The responsibility to protect (R2P)

There were no international conventions against genocide on the eve of WWII and governments were “free” to commit mass atrocities against their own populations. Only retroactively were crimes against humanity – defined as war crimes committed on a vast scale against civilians - included in the statutes of the Nuremberg trials.

In 1948 the United Nations adopted the convention on the prevention and punishment of the crime of genocide. Genocide is defined as killing and other acts committed with the intent to destroy, in whole or in part, a national, ethnical, racial or religious group.

The existence of international laws against mass killings of civilians and genocide might not have prevented the Holocaust but at least they would have raised awareness of the crimes and sent a signal to the perpetrators that they would be punished. The non-existence of any legislation made it easier for by-standers not to believe that such crimes could take place.

After WWII, Europe has been rebuilt. Former belligerent countries have reconciled with each-others and understood that something must be done in order to put an end to wars and secure the peace. This was the background of the establishment of the European Common Market which later became the European Union.

However, it would take more ethnic cleansing and mass killings of civilians on European soil – the war in Bosnia and Herzegovina in the 90-ies – until Europe learned the lesson completely.
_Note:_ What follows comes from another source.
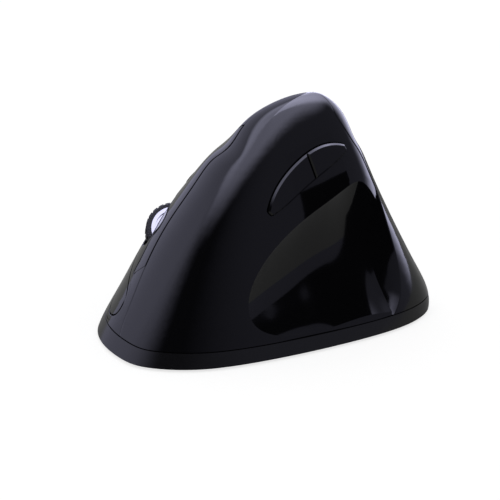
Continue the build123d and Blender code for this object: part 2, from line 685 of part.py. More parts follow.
with BuildPart() as scroll_wheel_hub:
    with BuildSketch(wheel_plane):
        Circle(HUB_RADIUS)
    extrude(amount=WHEEL_WIDTH / 2, both=True)
    with BuildSketch(wheel_plane.offset(WHEEL_WIDTH / 2)):
        Circle(HUB_RADIUS - HUB_RIM)
    extrude(amount=-HUB_DISH, mode=Mode.SUBTRACT)
    with BuildSketch(wheel_plane.offset(-WHEEL_WIDTH / 2)):
        Circle(HUB_RADIUS - HUB_RIM)
    extrude(amount=HUB_DISH, mode=Mode.SUBTRACT)
    with BuildSketch(wheel_plane.offset(-ARM_INNER - ARM_THICKNESS)):
        Circle(AXLE_RADIUS)
    extrude(amount=2 * (ARM_INNER + ARM_THICKNESS) + AXLE_STUB)
scroll_wheel_hub.part.label = "scroll_wheel_hub"
export_step(scroll_wheel_hub.part, "parts/scroll_wheel_hub.step")

with BuildPart() as scroll_wheel_tyre:
    with BuildSketch(wheel_plane):
        Circle(WHEEL_RADIUS)
        Circle(HUB_RADIUS, mode=Mode.SUBTRACT)
    extrude(amount=TYRE_WIDTH / 2, both=True)
    chamfer(scroll_wheel_tyre.edges().filter_by(GeomType.CIRCLE).sort_by(SortBy.RADIUS)[-2:], TYRE_EDGE)
    with BuildSketch(wheel_plane):
        with PolarLocations(WHEEL_RADIUS, TREAD_GROOVES):
            Rectangle(2 * GROOVE_DEPTH, GROOVE_WIDTH)
    extrude(amount=TYRE_WIDTH / 2, both=True, mode=Mode.SUBTRACT)
scroll_wheel_tyre.part.label = "scroll_wheel_tyre"
export_step(scroll_wheel_tyre.part, "parts/scroll_wheel_tyre.step")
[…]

Now all countries in the Western Balkans are offered membership in the European Union.

In 1994, genocide took place in Ruanda without United Nations and the former colonial powers intervened to stop it. Only in 2005 did the United Nation adopt a resolution on the “responsibility to protect” civilians. Every country has a responsibility to protect its own population.

If the government does not fulfil its responsibility, it is up to the international community to intervene with humanitarian and diplomatic means to stop mass killings of civilians. As a last resort the Security Council may decide on military means. This resolution has already been applied in different conflicts but, alas, not in Syria, where hundreds of thousands of civilians have been killed.